By assiduously seeking out small companies with inexpensive, value- conscious products, Ms. Lisanti propelled the $135 million-asset fund to a whopping 59.48% return in the 12 months through Sept. 30. It was the best bank-managed fund in the small-company growth category, and No. 5 among all 286 funds in the group. Ms. Lisanti, 39, who has managed the fund since joining Bankers Trust New York Corp. in 1993, says the key to making smart stock picks is to be attuned to major demographic, economic, and political themes. For instance, when pledges of health care reform helped put President Clinton in office, many thought medical companies were in for big losses. But Ms. Lisanti, who has 18 years' experience with small and mid-cap investing, felt that some nursing home companies and medical device manufacturers were grossly undervalued. She started investing in the ones that were trimming expenses and signing long-term agreements with hospitals.

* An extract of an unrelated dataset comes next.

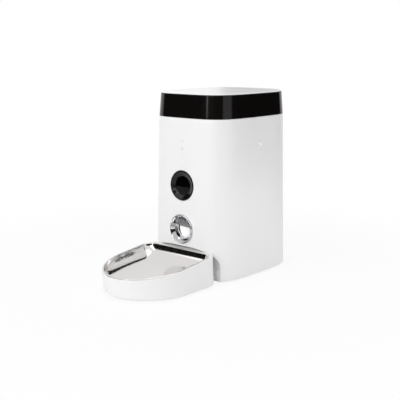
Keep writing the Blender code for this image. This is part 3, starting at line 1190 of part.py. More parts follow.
def electronics(rear):
    """Main board in its guides, speaker and power inlet on the rear wall."""
    bottom = PLATE_TOP + GAP
    half = MAIN_BOARD_LENGTH / 2
    board = block("main_board", BOARD_GREEN, (-BOARD_THICKNESS / 2, -half, bottom),
                  (BOARD_THICKNESS / 2, half, bottom + MAIN_BOARD_HEIGHT), (MAIN_BOARD_X, MAIN_BOARD_Y, 0))
    chips = ((CHIP_PLACE_SHARES, CHIP_SIZE, CHIP_HEIGHT), (COIL_PLACE_SHARES, COIL_SIZE, COIL_HEIGHT),
             (CAPACITOR_PLACE_SHARES, CHIP_SIZE / 2, COIL_HEIGHT))
    for number, ((along, up), size, height) in enumerate(chips):
        y = half * along
        z = mix(bottom, bottom + MAIN_BOARD_HEIGHT, up)
        chip = block(f"board_chip_{number}", None, (0, y - size / 2, z - size / 2),
                     (BOARD_THICKNESS / 2 + height, y + size / 2, z + size / 2),
                     (MAIN_BOARD_X, MAIN_BOARD_Y, 0))
        join(board, chip)
    start = SHELL_WALL + 2 * GAP
    flange = start + SPEAKER_FLANGE
    cone = flange + SPEAKER_CONE_DEPTH
    throat = SPEAKER_MAGNET_RADIUS / 2
    speaker = [(SPEAKER_RADIUS, start), (SPEAKER_RADIUS, flange),
               (SPEAKER_MAGNET_RADIUS + SPEAKER_FLANGE, cone),
               (SPEAKER_MAGNET_RADIUS, cone), (SPEAKER_MAGNET_RADIUS, start + SPEAKER_DEPTH),
               (0, start + SPEAKER_DEPTH), (0, cone - SPEAKER_FLANGE), (throat, cone - SPEAKER_FLANGE),
               (SPEAKER_RADIUS - SPEAKER_FLANGE, start + SPEAKER_FLANGE / 2),
               (SPEAKER_RADIUS - SPEAKER_FLANGE, start)]
    turned("speaker", DARK_PLASTIC, speaker, MEDIUM, (0, 0, SPEAKER_HEIGHT), INTO_FACE, rear)
    inner = INLET_DEPTH - INLET_BACK
    shoulder = SHELL_WALL + 3 * GAP
    inlet = [(INLET_RADIUS, GAP), (INLET_RADIUS, shoulder), (INLET_BODY_RADIUS, shoulder),
             (INLET_BODY_RADIUS, INLET_DEPTH), (0, INLET_DEPTH), (0, SHELL_WALL), (INLET_PIN, SHELL_WALL),
             (INLET_PIN, inner), (INLET_BORE, inner), (INLET_BORE, GAP)]
    turned("dc_inlet", DARK_PLASTIC, inlet, COARSE, (INLET_SIDE, 0, INLET_HEIGHT), INTO_FACE, rear)


def battery_pack():
    """Box over the base plate, its cells, contact strips and the cover under them."""
    half_x, half_y = BATTERY_HALF_WIDTH, BATTERY_HALF_LENGTH
    seat = (0, BATTERY_Y, 0)
    bottom = PLATE_TOP + GAP
    box = block("battery_box", DARK_PLASTIC, (-half_x - BATTERY_WALL, -half_y - BATTERY_WALL, bottom),
                (half_x + BATTERY_WALL, half_y + BATTERY_WALL, BATTERY_ROOF + BATTERY_WALL), seat)
    room = block("battery_room", None, (-half_x, -half_y, bottom - OVERRUN), (half_x, half_y, BATTERY_ROOF),
                 seat)
    carve(box, room)
    block("battery_cover", PALE_PLASTIC, (-half_x + GAP, -half_y + GAP, BASE_LIFT),
          (half_x - GAP, half_y - GAP, PLATE_TOP), seat)
    half = CELL_LENGTH / 2
    cell = [(0, -half), (CELL_RADIUS - EDGE_SOFTENING, -half), (CELL_RADIUS, EDGE_SOFTENING - half),
            (CELL_RADIUS, half - EDGE_SOFTENING), (CELL_RADIUS - EDGE_SOFTENING, half),
            (CELL_CAP_RADIUS, half),
            (CELL_CAP_RADIUS, half + CELL_CAP_HEIGHT), (0, half + CELL_CAP_HEIGHT)]
    for number in range(CELL_COUNT):
        x = (number - (CELL_COUNT - 1) / 2) * CELL_PITCH
        turn = INTO_FACE if number % 2 else (math.pi / 2, 0, 0)
        turned(f"battery_cell_{number + 1}", CELL_WRAP, cell, MEDIUM, (x, BATTERY_Y, CELL_HEIGHT), turn)
    low, high = CELL_HEIGHT - CONTACT_HEIGHT / 2, CELL_HEIGHT + CONTACT_HEIGHT / 2
    for end, name in ((-1, "front"), (1, "rear")):
        near, far = sorted((end * (half_y - GAP), end * (half_y - GAP - CONTACT_THICKNESS)))
        strip = block(f"battery_contact_{name}", SHAFT_STEEL, (-half_x + CONTACT_BUMP, near, low),
                      (half_x - CONTACT_BUMP, far, high), seat)
        for number in range(CELL_COUNT):
            x = (number - (CELL_COUNT - 1) / 2) * CELL_PITCH
            capped = (number % 2 == 1) == (end == 1)
            touch = half + (CELL_CAP_HEIGHT if capped else 0.0) + GAP
            start, stop = sorted((end * (half_y - GAP - CONTACT_THICKNESS / 2), end * touch))
            bump = block(f"contact_bump_{name}_{number}", None,
                         (x - CONTACT_BUMP, start, CELL_HEIGHT - CONTACT_BUMP),
                         (x + CONTACT_BUMP, stop, CELL_HEIGHT + CONTACT_BUMP), seat)
            join(strip, bump)


def tray_outline(half_width, nose, corner, back_y):
    """The tray seen from above: half an ellipse in front, rounded corners behind."""
    points = []
    for step in range(NOSE_POINTS + 1):
        angle = math.pi * step / NOSE_POINTS
        points.append((half_width * math.cos(angle), TRAY_CENTRE_Y - nose * math.sin(angle)))
    for side in (-1, 1):
        for step in range(CORNER_POINTS + 1):
            angle = math.pi / 2 * step / CORNER_POINTS
            if side == -1:
                x = -half_width + corner - corner * math.cos(angle)
                y = back_y - corner + corner * math.sin(angle)
            else:
                x = half_width - corner + corner * math.sin(angle)
                y = back_y - corner + corner * math.cos(angle)
            points.append((x, y))
    return points


def rim_height(y, drop=0.0):
    """Height of the sloping rim plane at a depth, less a drop."""
    return TRAY_RIM_BACK + RIM_SLOPE * (y - TRAY_BACK_Y) - drop


def on_rim(loop, drop=0.0):
    """Lifts an outline onto the sloping rim plane."""
    return [(x, y, rim_height(y, drop)) for x, y in loop]


def bowl_outline(inset):
    """The bowl's flange outline, drawn in by an inset."""
    return tray_outline(TRAY_HALF_WIDTH - BOWL_MARGIN - inset, TRAY_NOSE_LENGTH - BOWL_MARGIN - inset,
                        BOWL_CORNER - inset, BOWL_BACK_Y - inset)


def bowl_tray():
    """The white tray: raked wall, sloping rim, neck and the tongue that enters the tower."""
    foot = tray_outline(TRAY_HALF_WIDTH + TRAY_FOOT_SPREAD, TRAY_NOSE_LENGTH - TRAY_NOSE_RAKE, TRAY_CORNER,
                        TRAY_BACK_Y)
    heel = tray_outline(TRAY_HALF_WIDTH + TRAY_FOOT_SPREAD - EDGE_SOFTENING,
                        TRAY_NOSE_LENGTH - TRAY_NOSE_RAKE - EDGE_SOFTENING, TRAY_CORNER,
                        TRAY_BACK_Y - EDGE_SOFTENING)
    rim = tray_outline(TRAY_HALF_WIDTH, TRAY_NOSE_LENGTH, TRAY_CORNER, TRAY_BACK_Y)
    tray = lofted("bowl_tray", WHITE_PLASTIC, [
        at_height(heel, BASE_LIFT), at_height(foot, BASE_LIFT + EDGE_SOFTENING), on_rim(rim)])
    cavity = bowl_outline(BOWL_FLANGE - BOWL_GAUGE - 2 * GAP)
    hollow = lofted("tray_inside", None, [
        at_height(cavity, BASE_LIFT + TRAY_FLOOR), on_rim(cavity, -OVERRUN)])
    neck = block("tray_neck", None, (-NECK_HALF_WIDTH, TRAY_BACK_Y - SHELL_WALL, NECK_BOTTOM),
                 (NECK_HALF_WIDTH, RECESS_BACK - GAP, NECK_TOP))
    tongue = block("tray_tongue", None, (-TONGUE_HALF_WIDTH, TRAY_BACK_Y, TONGUE_BOTTOM),
                   (TONGUE_HALF_WIDTH, RECESS_BACK + TONGUE_LENGTH, TONGUE_BOTTOM + TONGUE_THICKNESS))
    under_tower = lofted("tray_keep_out", None, [
        tower_ring(BASE_LIFT - OVERRUN, -2 * GAP), tower_ring(RECESS_HEIGHT + OVERRUN, -2 * GAP)])
    carve(under_tower, recess_tool("tray_arch", -2 * GAP))
    carve(tray, hollow, under_tower)
    join(tray, neck, tongue)
    foot_top = BASE_LIFT - GAP
    for name, x in (("left", -TRAY_FOOT_X), ("right", TRAY_FOOT_X)):
        rod(f"tray_foot_{name}", RUBBER, TRAY_FOOT_RADIUS, 0, foot_top, MEDIUM, (x, TRAY_FOOT_Y, 0))


def steel_bowl():
    """The pressed bowl: a flange with a turned-down lip, sloping walls and a rounded floor edge."""
    top = -GAP - BOWL_GAUGE
    rings = [on_rim(bowl_outline(BOWL_FLANGE + BOWL_DRAFT + BOWL_FILLET), top + BOWL_DEPTH)]
    for step in range(1, BOWL_FILLET_STEPS + 1):
        angle = math.pi / 2 * step / BOWL_FILLET_STEPS
        inset = BOWL_FLANGE + BOWL_DRAFT + BOWL_FILLET * (1 - math.sin(angle))
        rings.append(on_rim(bowl_outline(inset), top + BOWL_DEPTH - BOWL_FILLET * (1 - math.cos(angle))))
    rings.append(on_rim(bowl_outline(BOWL_FLANGE), top + BOWL_GAUGE))
    rings.append(on_rim(bowl_outline(BOWL_FLANGE - BOWL_GAUGE), top))
    rings.append(on_rim(bowl_outline(BOWL_GAUGE), top))
    bowl = lofted("steel_bowl", STEEL, rings, False)
    wall = bowl.modifiers.new("gauge", "SOLIDIFY")
    wall.thickness = BOWL_GAUGE
    wall.offset = -1
    wall.use_even_offset = True


def build():
    """Makes every piece."""
    clear_scene()
    front, rear = face_frames()
    body_shell(front, rear)
    base_plate()
    base_fixings()
    camera(front)
    indicators(front)
    outlet(front)
    metering_cup()
    metering_drive()
    hopper()
    lid_release()
    lid()
    electronics(rear)
    battery_pack()
    bowl_tray()
    steel_bowl()


build()
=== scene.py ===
"""Pet feeder with camera: the finished look of the part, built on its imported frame.

Lengths are in metres. The front faces -Y, +X is the side that the picture shows and +Z is up.
"""
import json
import logging
import math
from dataclasses import dataclass, field
from enum import Enum

import bmesh
import bpy
import numpy as np
from mathutils import Matrix, Vector


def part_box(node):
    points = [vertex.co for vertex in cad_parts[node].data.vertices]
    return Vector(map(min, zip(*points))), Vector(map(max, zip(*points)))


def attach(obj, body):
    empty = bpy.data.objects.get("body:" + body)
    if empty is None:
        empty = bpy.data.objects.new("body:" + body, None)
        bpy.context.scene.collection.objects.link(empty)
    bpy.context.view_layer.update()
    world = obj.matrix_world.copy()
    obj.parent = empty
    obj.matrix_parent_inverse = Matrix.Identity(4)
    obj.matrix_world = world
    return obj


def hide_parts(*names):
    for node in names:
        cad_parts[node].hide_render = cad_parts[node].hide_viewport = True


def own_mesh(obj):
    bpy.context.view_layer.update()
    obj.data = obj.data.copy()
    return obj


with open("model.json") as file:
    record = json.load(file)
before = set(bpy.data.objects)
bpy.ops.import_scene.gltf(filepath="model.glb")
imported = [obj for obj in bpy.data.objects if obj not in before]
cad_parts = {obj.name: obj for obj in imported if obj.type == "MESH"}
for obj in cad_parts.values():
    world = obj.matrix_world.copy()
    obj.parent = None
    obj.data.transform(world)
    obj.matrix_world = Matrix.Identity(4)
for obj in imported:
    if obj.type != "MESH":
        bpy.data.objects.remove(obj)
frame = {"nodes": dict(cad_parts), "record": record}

LOG = logging.getLogger("pet_feeder")
MM = 0.001
SHARP = math.radians(32)
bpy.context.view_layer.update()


# Shader graph


class Value:
    """A node socket that takes part in arithmetic."""

    def __init__(self, graph: "Graph", socket):
        """Wraps a socket.

        Args:
            graph: The graph that holds the socket.
            socket: The output socket.
        """
        self.graph = graph
        self.socket = socket

    def __add__(self, other):
        return self.graph.math("ADD", self, other)

    def __radd__(self, other):
        return self.graph.math("ADD", other, self)

    def __sub__(self, other):
        return self.graph.math("SUBTRACT", self, other)

    def __mul__(self, other):
        return self.graph.math("MULTIPLY", self, other)

    def __pow__(self, other):
        return self.graph.math("POWER", self, other)

    def sign(self) -> "Value":
        """Gives -1, 0 or 1."""
        return self.graph.math("SIGN", self)

    def root(self) -> "Value":
        """Gives the square root."""
        return self.graph.math("SQRT", self)

    def at_least(self, other) -> "Value":
        """Gives the larger of two values.

        Args:
            other: A number or another value.

        Returns:
            The larger one.
        """
        return self.graph.math("MAXIMUM", self, other)


class Graph:
    """A node tree with the calls that shader and geometry trees share."""

    def __init__(self, tree):
        """Keeps the tree.

        Args:
            tree: The node tree.
        """
        self.tree = tree

    def node(self, kind: str, inputs: dict | None = None, **settings):
        """Adds a node.

        Args:
            kind: The node's type name.
            inputs: Values or sockets by input name or number.
            settings: Properties of the node, set first.

        Returns:
            The node.
        """
        made = self.tree.nodes.new(kind)
        for name, value in settings.items():
            setattr(made, name, value)
        for key, value in (inputs or {}).items():
            self.feed(made.inputs[key], value)
        return made

    def feed(self, target, value) -> None:
        """Gives an input a constant or a link.

        Args:
            target: The input socket.
            value: A number, a tuple, a Value or an output socket.
        """
        if isinstance(value, Value):
            value = value.socket
        if isinstance(value, bpy.types.NodeSocket):
            self.tree.links.new(value, target)
        else:
            target.default_value = value

    def math(self, operation: str, first, second=0.0) -> Value:
        """Adds a maths node.

        Args:
            operation: The operation's name.
            first: The first number or value.
            second: The second number or value.

        Returns:
            The result.
        """
        made = self.node("ShaderNodeMath", {0: first, 1: second}, operation=operation)
        return Value(self, made.outputs[0])

    def vector(self, x=0.0, y=0.0, z=0.0):
        """Puts three numbers or values together.

        Args:
            x: The first part.
            y: The second part.
            z: The third part.

        Returns:
            The vector socket.
        """
        return self.node("ShaderNodeCombineXYZ", {"X": x, "Y": y, "Z": z}).outputs[0]

    def parts(self, vector) -> tuple:
        """Takes a vector apart.

        Args:
            vector: The vector socket.

        Returns:
            Its three values.
        """
        made = self.node("ShaderNodeSeparateXYZ", {0: vector})
        return tuple(Value(self, made.outputs[number]) for number in range(3))

    def looked_at(self) -> Value:
        """Gives 1 for rays from the camera, mirrors and clear pieces and 0 for rays that light pieces up."""
        rays = self.node("ShaderNodeLightPath").outputs
        camera, mirror, clear = (Value(self, rays[f"Is {kind} Ray"]) for kind in ("Camera", "Glossy", "Transmission"))
        return camera.at_least(mirror).at_least(clear)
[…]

Now, health care stocks such as IDEXX Laboratories, CRA Managed Care, and Gulf South Medical Supply each account for about 1% of the BT Investment Small Cap Fund's assets.

Retail products also make up a chunk of the portfolio. For instance, 2% is allocated to Dollar Tree Stores. And one of Ms. Lisanti's favorite picks is Blythe Industries, a candlemaker. Candles sounds like a dull business, but it's a wonderful business because it's highly recession-resistant, Ms. Lisanti said. She also likes the fact that Blythe's management came from Donaldson, Lufkin & Jenrette's venture capital unit, the Sprout Group. With growth stocks, she said, management is critical in determining whether or not they can realize their potential. Ms. Lisanti manages three other Bankers Trust funds, and all are hot. The $850 million-asset BT Pyramid Small Cap Fund, geared to institutional investors, follows the same strategy as its BT Investment fund twin and has posted a 49.16% return. And the BT Investment and BT Pyramid Capital Appreciation funds, which hold a combined $930 million in assets, had returns of 43.36% and 46.06%, respectively, for the year ended Sept. 30. In all, Bankers Trust manages $5.5 billion in mutual funds, which are distributed by Signature Broker-Dealer Services Inc., Boston. Before joining Bankers Trust in 1993, Ms. Lisanti worked for TK years as a portfolio manager at Lieber & Co. There, she oversaw an $800 million small and mid-cap fund that was part of the Evergreen family of funds. The fund company is now owned by First Union Corp. Her first brush with investment management came during an earlier job at Shearson Lehman Brothers, where she was a small and mid-cap stock analyst. Many of her clients were portfolio managers. She breaks away from her job by retreating to her home in rural New Jersey, where she learned to horseback ride a few years ago. Other reprieves from work include playing golf and bridge, where she's less likely to encounter any small public companies.